Data to use ::
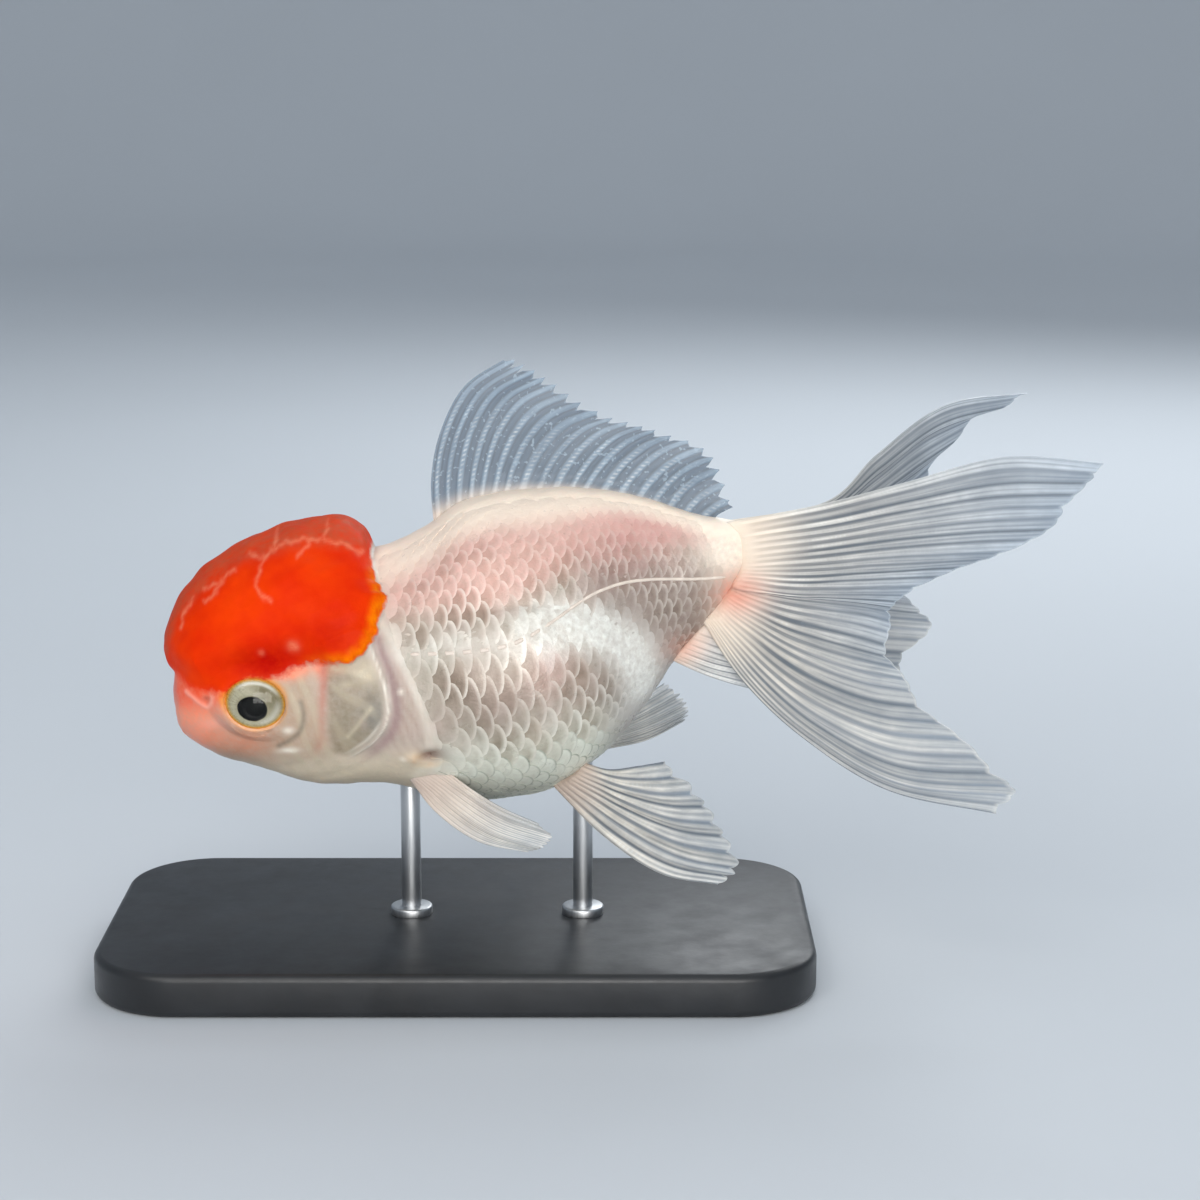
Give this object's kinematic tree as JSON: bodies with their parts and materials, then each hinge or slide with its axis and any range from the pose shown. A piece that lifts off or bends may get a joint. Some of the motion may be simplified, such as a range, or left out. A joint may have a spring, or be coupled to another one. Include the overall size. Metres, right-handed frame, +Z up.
{
  "type": "goldfish model",
  "caption": "Life-size still model of a red-cap oranda goldfish with a double tail, swimming pose, held by a flat display stand.",
  "frame": {"origin": "middle of the underside of the stand's flat base", "axes": "+Z up; the fish faces -X, its tail runs toward +X, and its left side faces -Y"},
  "size_m": [0.1551, 0.062, 0.0987],
  "materials": {
    "scaled_skin": "wet pearly scaled skin, semi-gloss",
    "wen_red": "soft wet wen growth, satin",
    "gill_plate": "silvery bony plate under wet skin",
    "eye": "clear glossy cornea over a metallic iris",
    "fin_membrane": "translucent rayed membrane, satin",
    "stand_black": "satin black",
    "stand_steel": "brushed"
  },
  "bodies": {
    "root": {"head": "scaled_skin", "wen": "wen_red", "gill_cover_left": "gill_plate", "gill_cover_right": "gill_plate", "trunk": "scaled_skin", "tail_stalk": "scaled_skin", "eye_left": "eye", "eye_right": "eye", "dorsal_fin": "fin_membrane", "pectoral_fin_left": "fin_membrane", "pectoral_fin_right": "fin_membrane", "pelvic_fin_left": "fin_membrane", "pelvic_fin_right": "fin_membrane", "anal_fin_left": "fin_membrane", "anal_fin_right": "fin_membrane", "tail_fin_left_upper": "fin_membrane", "tail_fin_left_lower": "fin_membrane", "tail_fin_right_upper": "fin_membrane", "tail_fin_right_lower": "fin_membrane", "stand_base": "stand_black", "stand_rod_front": "stand_steel", "stand_rod_rear": "stand_steel"}
  },
  "joints": []
}
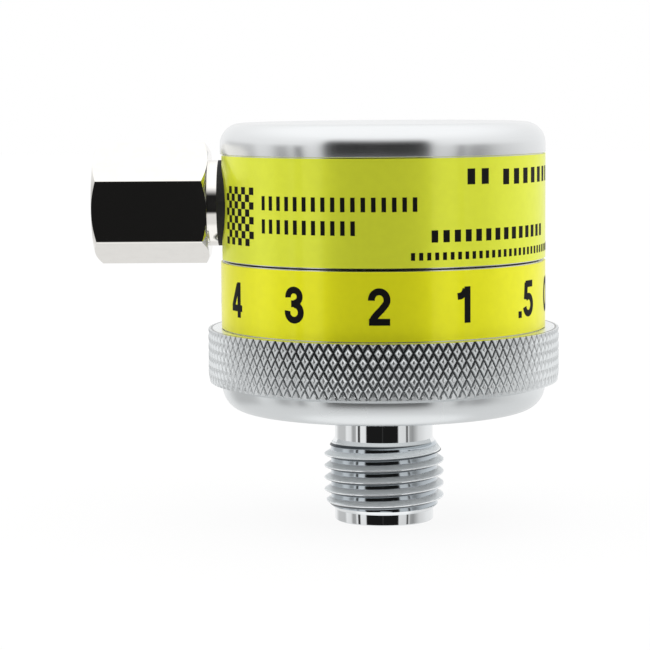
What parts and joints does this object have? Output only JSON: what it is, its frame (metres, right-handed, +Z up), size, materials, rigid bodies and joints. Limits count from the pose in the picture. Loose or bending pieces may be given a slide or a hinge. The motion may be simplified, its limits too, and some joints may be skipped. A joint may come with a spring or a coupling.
{
  "type": "oxygen flowmeter",
  "caption": "Round dial flowmeter for oxygen: fixed metal case with a side hex inlet, a knurled dial that turns to set the flow, and a threaded outlet stem below.",
  "frame": {"origin": "on the dial's axis, at the outlet's lower end", "axes": "+Z up along the dial's axis, from the outlet to the cap; -X out of the inlet; the reference picture looks along +Y"},
  "size_m": [0.0542, 0.0412, 0.047],
  "materials": {
    "case_metal": "clear anodised, finely turned",
    "dial_metal": "clear anodised, diamond knurl",
    "case_label": "printed film",
    "dial_label": "printed film with black numerals",
    "chromed_brass": "bright chrome",
    "nickel": "bright nickel",
    "black_rubber": "matte",
    "steel": "bright",
    "spring_steel": "drawn wire",
    "bronze": "sintered",
    "white_plastic": "matte"
  },
  "bodies": {
    "case": {"housing": "case_metal", "housing_label": "case_label", "outlet_stem": "chromed_brass", "inlet_adapter": "nickel", "inlet_washer": "black_rubber", "inlet_filter": "bronze", "port_seat": "white_plastic", "seat_o_ring": "black_rubber", "seat_spring": "spring_steel", "spigot_o_ring": "black_rubber", "hub_o_ring": "black_rubber", "detent_spring_front": "spring_steel", "detent_spring_rear": "spring_steel"},
    "dial": {"dial": "dial_metal", "dial_label": "dial_label", "orifice_plate": "steel", "plate_pins": "steel", "plate_ring": "spring_steel", "thrust_washer": "white_plastic"},
    "ball_front": {"detent_ball_front": "steel"},
    "ball_rear": {"detent_ball_rear": "steel"}
  },
  "joints": [
    {"name": "dial_turn", "type": "hinge", "parent": "case", "child": "dial", "pos_m": [0, 0, 0.0173], "axis": [0, 0, 1], "continuous": true},
    {"name": "ball_front_lift", "type": "slide", "parent": "case", "child": "ball_front", "axis": [0, 0, 1], "range_m": [0, 0.0003], "stiffness_N_per_m": 1000, "springref_m": -0.002, "deforming": ["detent_spring_front"]},
    {"name": "ball_rear_lift", "type": "slide", "parent": "case", "child": "ball_rear", "axis": [0, 0, 1], "range_m": [0, 0.0003], "stiffness_N_per_m": 1000, "springref_m": -0.002, "deforming": ["detent_spring_rear"]}
  ]
}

What is asked ::
Repeat each record in full; every line must match exactly.

Answer to the task ::
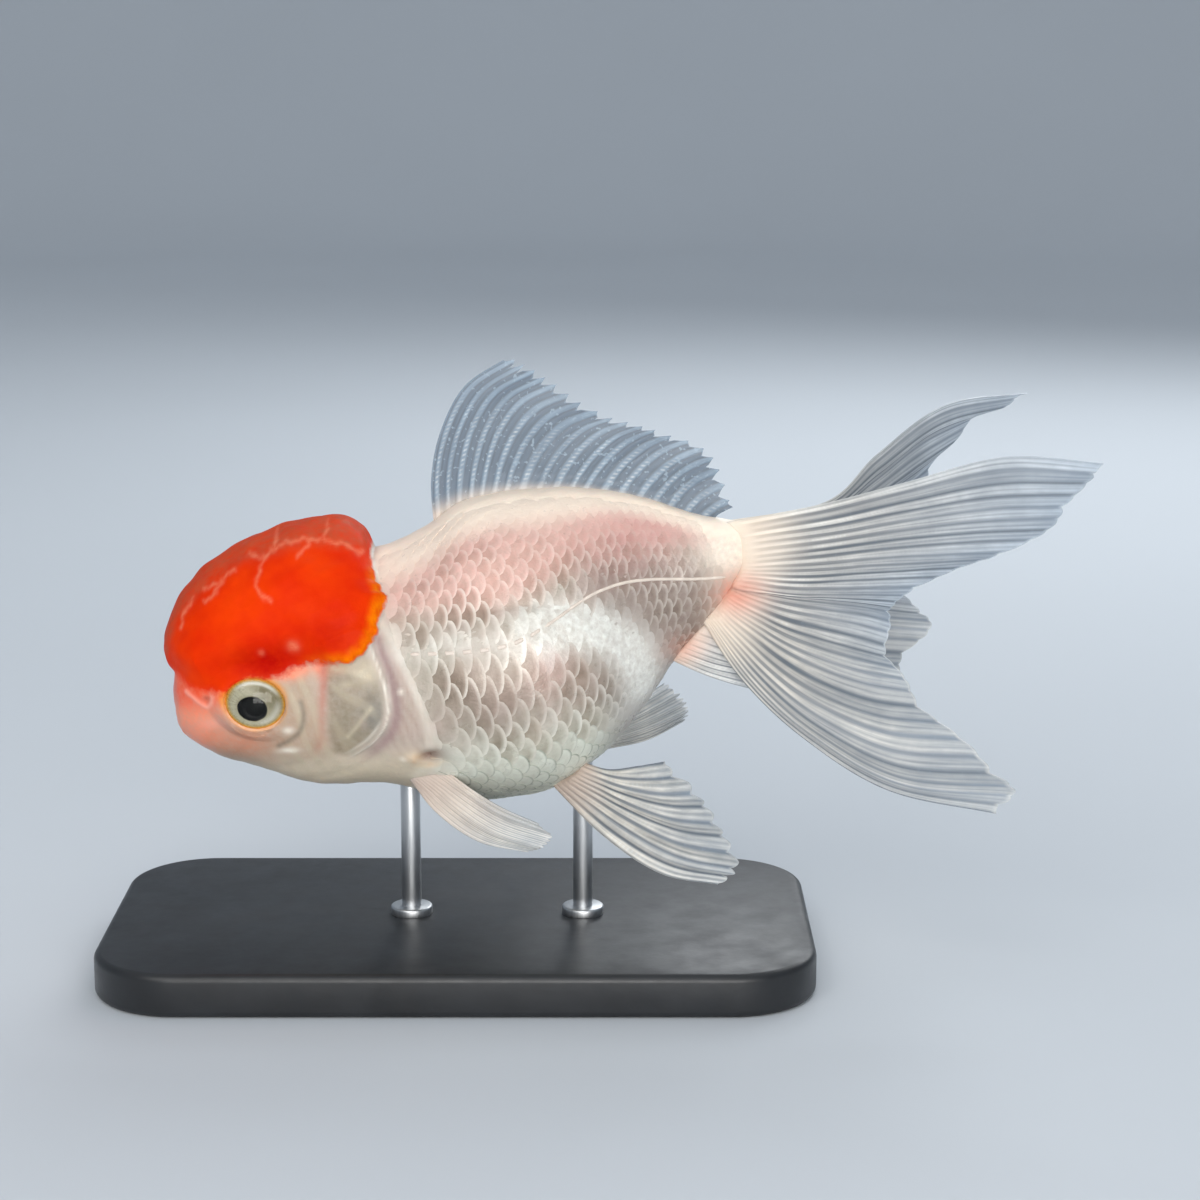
Give this object's kinematic tree as JSON: bodies with their parts and materials, then each hinge or slide with its axis and any range from the pose shown. A piece that lifts off or bends may get a joint. Some of the motion may be simplified, such as a range, or left out. A joint may have a spring, or be coupled to another one. Include the overall size. Metres, right-handed frame, +Z up.
{
  "type": "goldfish model",
  "caption": "Life-size still model of a red-cap oranda goldfish with a double tail, swimming pose, held by a flat display stand.",
  "frame": {"origin": "middle of the underside of the stand's flat base", "axes": "+Z up; the fish faces -X, its tail runs toward +X, and its left side faces -Y"},
  "size_m": [0.1551, 0.062, 0.0987],
  "materials": {
    "scaled_skin": "wet pearly scaled skin, semi-gloss",
    "wen_red": "soft wet wen growth, satin",
    "gill_plate": "silvery bony plate under wet skin",
    "eye": "clear glossy cornea over a metallic iris",
    "fin_membrane": "translucent rayed membrane, satin",
    "stand_black": "satin black",
    "stand_steel": "brushed"
  },
  "bodies": {
    "root": {"head": "scaled_skin", "wen": "wen_red", "gill_cover_left": "gill_plate", "gill_cover_right": "gill_plate", "trunk": "scaled_skin", "tail_stalk": "scaled_skin", "eye_left": "eye", "eye_right": "eye", "dorsal_fin": "fin_membrane", "pectoral_fin_left": "fin_membrane", "pectoral_fin_right": "fin_membrane", "pelvic_fin_left": "fin_membrane", "pelvic_fin_right": "fin_membrane", "anal_fin_left": "fin_membrane", "anal_fin_right": "fin_membrane", "tail_fin_left_upper": "fin_membrane", "tail_fin_left_lower": "fin_membrane", "tail_fin_right_upper": "fin_membrane", "tail_fin_right_lower": "fin_membrane", "stand_base": "stand_black", "stand_rod_front": "stand_steel", "stand_rod_rear": "stand_steel"}
  },
  "joints": []
}
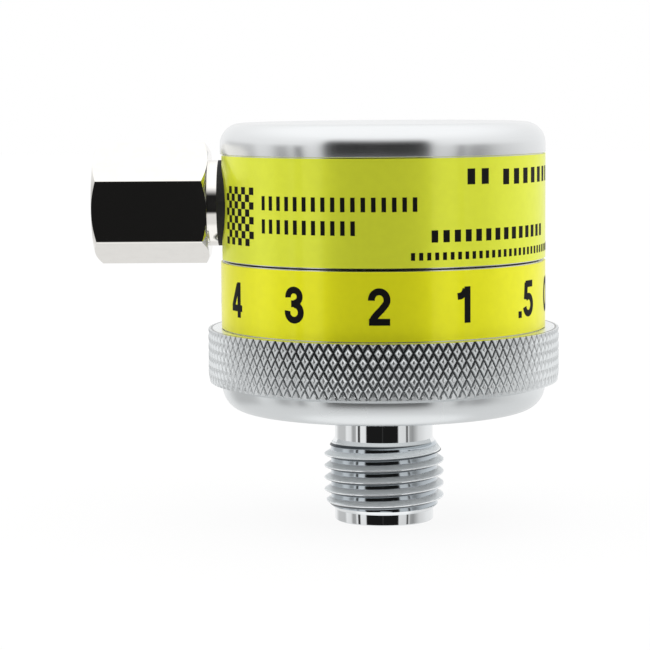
What parts and joints does this object have? Output only JSON: what it is, its frame (metres, right-handed, +Z up), size, materials, rigid bodies and joints. Limits count from the pose in the picture. Loose or bending pieces may be given a slide or a hinge. The motion may be simplified, its limits too, and some joints may be skipped. A joint may come with a spring or a coupling.
{
  "type": "oxygen flowmeter",
  "caption": "Round dial flowmeter for oxygen: fixed metal case with a side hex inlet, a knurled dial that turns to set the flow, and a threaded outlet stem below.",
  "frame": {"origin": "on the dial's axis, at the outlet's lower end", "axes": "+Z up along the dial's axis, from the outlet to the cap; -X out of the inlet; the reference picture looks along +Y"},
  "size_m": [0.0542, 0.0412, 0.047],
  "materials": {
    "case_metal": "clear anodised, finely turned",
    "dial_metal": "clear anodised, diamond knurl",
    "case_label": "printed film",
    "dial_label": "printed film with black numerals",
    "chromed_brass": "bright chrome",
    "nickel": "bright nickel",
    "black_rubber": "matte",
    "steel": "bright",
    "spring_steel": "drawn wire",
    "bronze": "sintered",
    "white_plastic": "matte"
  },
  "bodies": {
    "case": {"housing": "case_metal", "housing_label": "case_label", "outlet_stem": "chromed_brass", "inlet_adapter": "nickel", "inlet_washer": "black_rubber", "inlet_filter": "bronze", "port_seat": "white_plastic", "seat_o_ring": "black_rubber", "seat_spring": "spring_steel", "spigot_o_ring": "black_rubber", "hub_o_ring": "black_rubber", "detent_spring_front": "spring_steel", "detent_spring_rear": "spring_steel"},
    "dial": {"dial": "dial_metal", "dial_label": "dial_label", "orifice_plate": "steel", "plate_pins": "steel", "plate_ring": "spring_steel", "thrust_washer": "white_plastic"},
    "ball_front": {"detent_ball_front": "steel"},
    "ball_rear": {"detent_ball_rear": "steel"}
  },
  "joints": [
    {"name": "dial_turn", "type": "hinge", "parent": "case", "child": "dial", "pos_m": [0, 0, 0.0173], "axis": [0, 0, 1], "continuous": true},
    {"name": "ball_front_lift", "type": "slide", "parent": "case", "child": "ball_front", "axis": [0, 0, 1], "range_m": [0, 0.0003], "stiffness_N_per_m": 1000, "springref_m": -0.002, "deforming": ["detent_spring_front"]},
    {"name": "ball_rear_lift", "type": "slide", "parent": "case", "child": "ball_rear", "axis": [0, 0, 1], "range_m": [0, 0.0003], "stiffness_N_per_m": 1000, "springref_m": -0.002, "deforming": ["detent_spring_rear"]}
  ]
}